WHAT TO PRODUCE: Reproduce all of the material word for word.

=== DATA SEGMENT ===

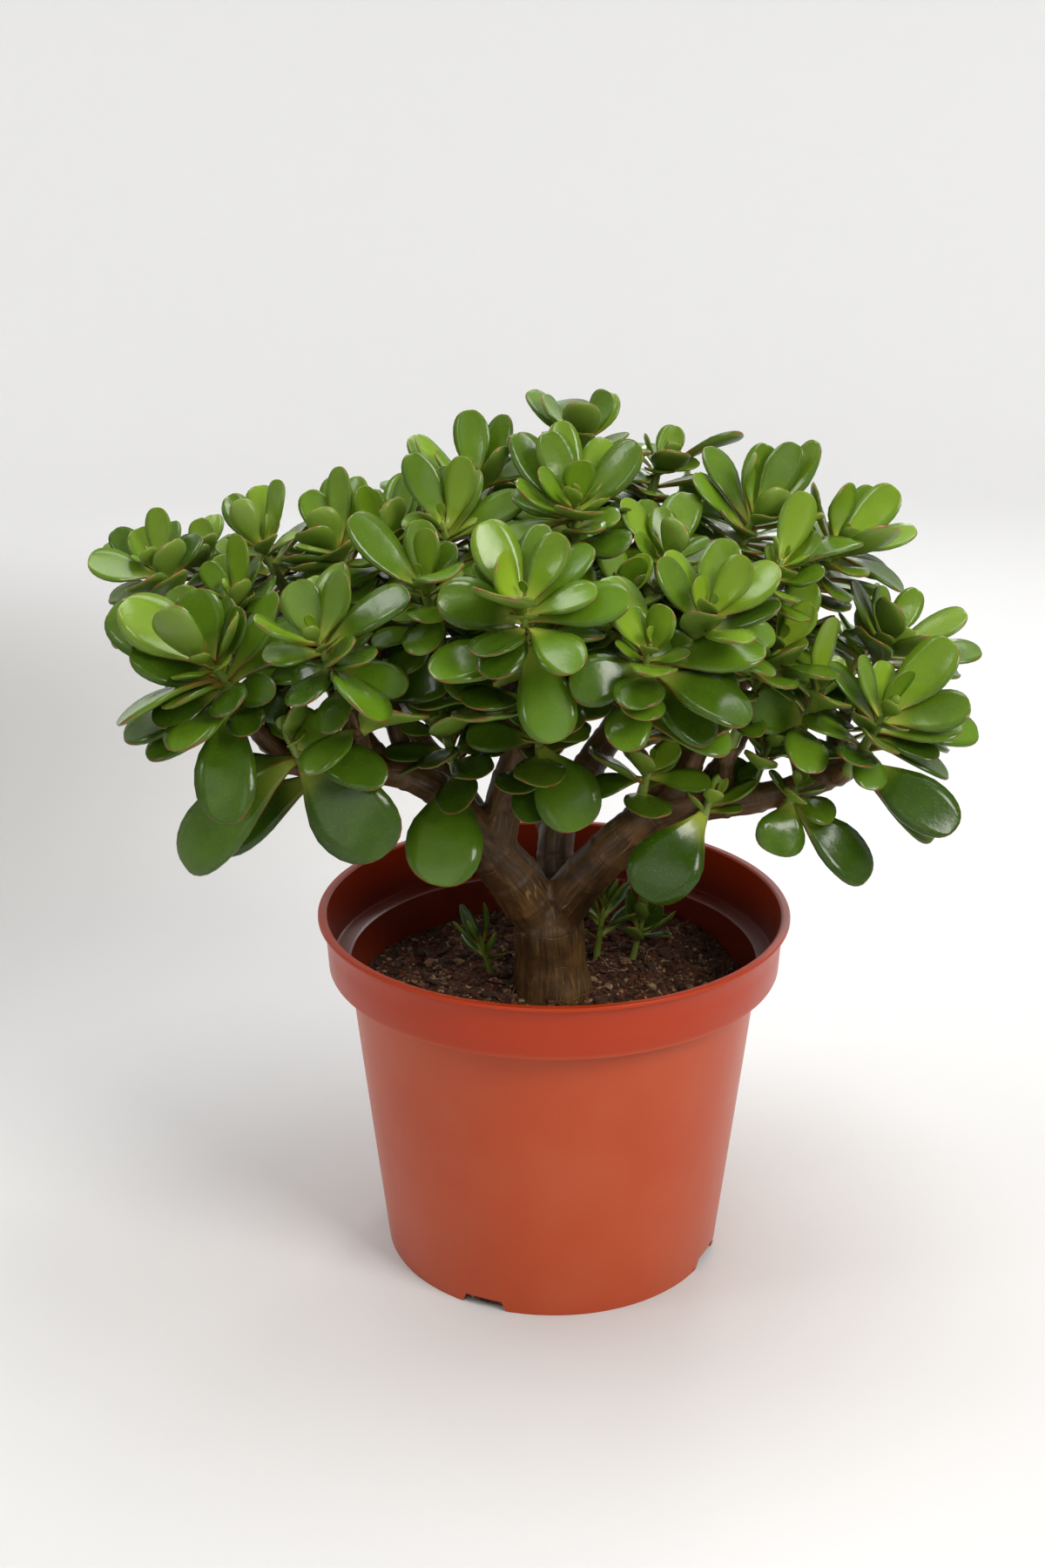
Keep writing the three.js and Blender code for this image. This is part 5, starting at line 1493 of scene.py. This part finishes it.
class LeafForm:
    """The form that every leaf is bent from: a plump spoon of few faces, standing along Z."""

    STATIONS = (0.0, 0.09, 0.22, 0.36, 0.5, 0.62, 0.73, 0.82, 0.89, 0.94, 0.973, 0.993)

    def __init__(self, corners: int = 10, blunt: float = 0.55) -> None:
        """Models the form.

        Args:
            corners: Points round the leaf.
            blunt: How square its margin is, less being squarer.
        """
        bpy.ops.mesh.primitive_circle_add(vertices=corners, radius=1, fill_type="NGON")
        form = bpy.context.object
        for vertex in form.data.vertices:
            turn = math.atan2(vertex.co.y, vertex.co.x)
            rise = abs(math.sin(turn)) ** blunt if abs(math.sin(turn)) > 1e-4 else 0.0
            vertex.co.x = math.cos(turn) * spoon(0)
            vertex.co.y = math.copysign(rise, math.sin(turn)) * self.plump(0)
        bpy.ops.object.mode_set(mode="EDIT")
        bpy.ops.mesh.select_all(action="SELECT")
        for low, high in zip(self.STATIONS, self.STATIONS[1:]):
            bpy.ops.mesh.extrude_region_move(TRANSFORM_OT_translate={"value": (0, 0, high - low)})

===

EXERCISE RESPONSE:
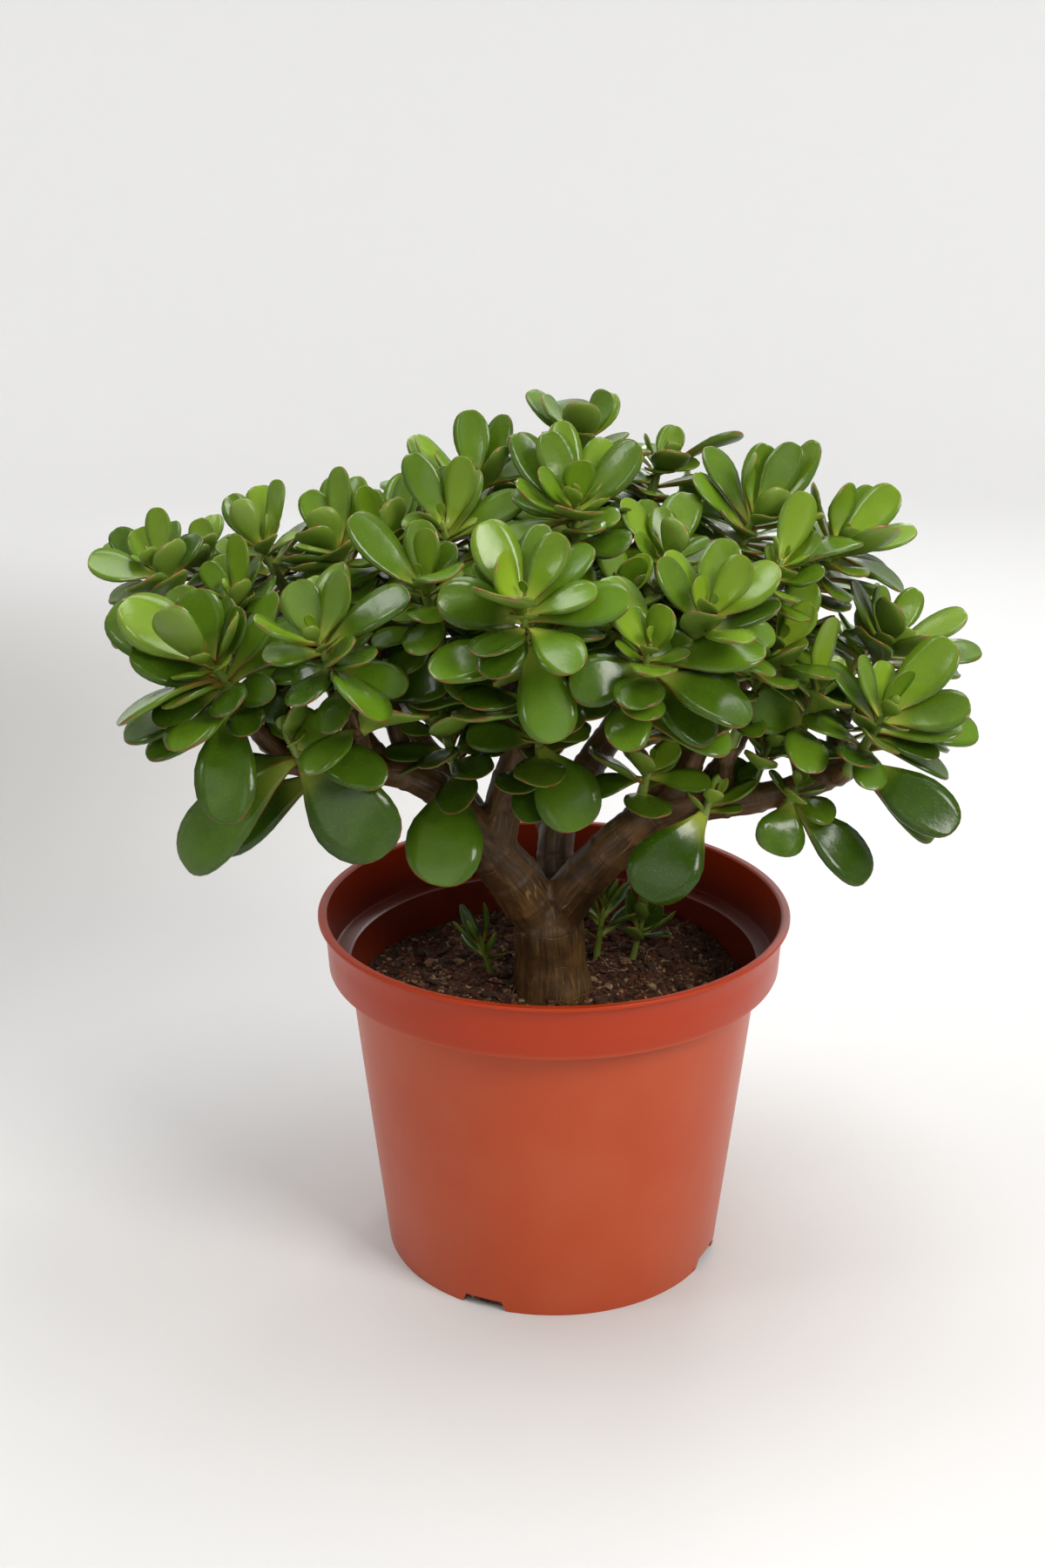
Keep writing the three.js and Blender code for this image. This is part 5, starting at line 1493 of scene.py. This part finishes it.
class LeafForm:
    """The form that every leaf is bent from: a plump spoon of few faces, standing along Z."""

    STATIONS = (0.0, 0.09, 0.22, 0.36, 0.5, 0.62, 0.73, 0.82, 0.89, 0.94, 0.973, 0.993)

    def __init__(self, corners: int = 10, blunt: float = 0.55) -> None:
        """Models the form.

        Args:
            corners: Points round the leaf.
            blunt: How square its margin is, less being squarer.
        """
        bpy.ops.mesh.primitive_circle_add(vertices=corners, radius=1, fill_type="NGON")
        form = bpy.context.object
        for vertex in form.data.vertices:
            turn = math.atan2(vertex.co.y, vertex.co.x)
            rise = abs(math.sin(turn)) ** blunt if abs(math.sin(turn)) > 1e-4 else 0.0
            vertex.co.x = math.cos(turn) * spoon(0)
            vertex.co.y = math.copysign(rise, math.sin(turn)) * self.plump(0)
        bpy.ops.object.mode_set(mode="EDIT")
        bpy.ops.mesh.select_all(action="SELECT")
        for low, high in zip(self.STATIONS, self.STATIONS[1:]):
            bpy.ops.mesh.extrude_region_move(TRANSFORM_OT_translate={"value": (0, 0, high - low)})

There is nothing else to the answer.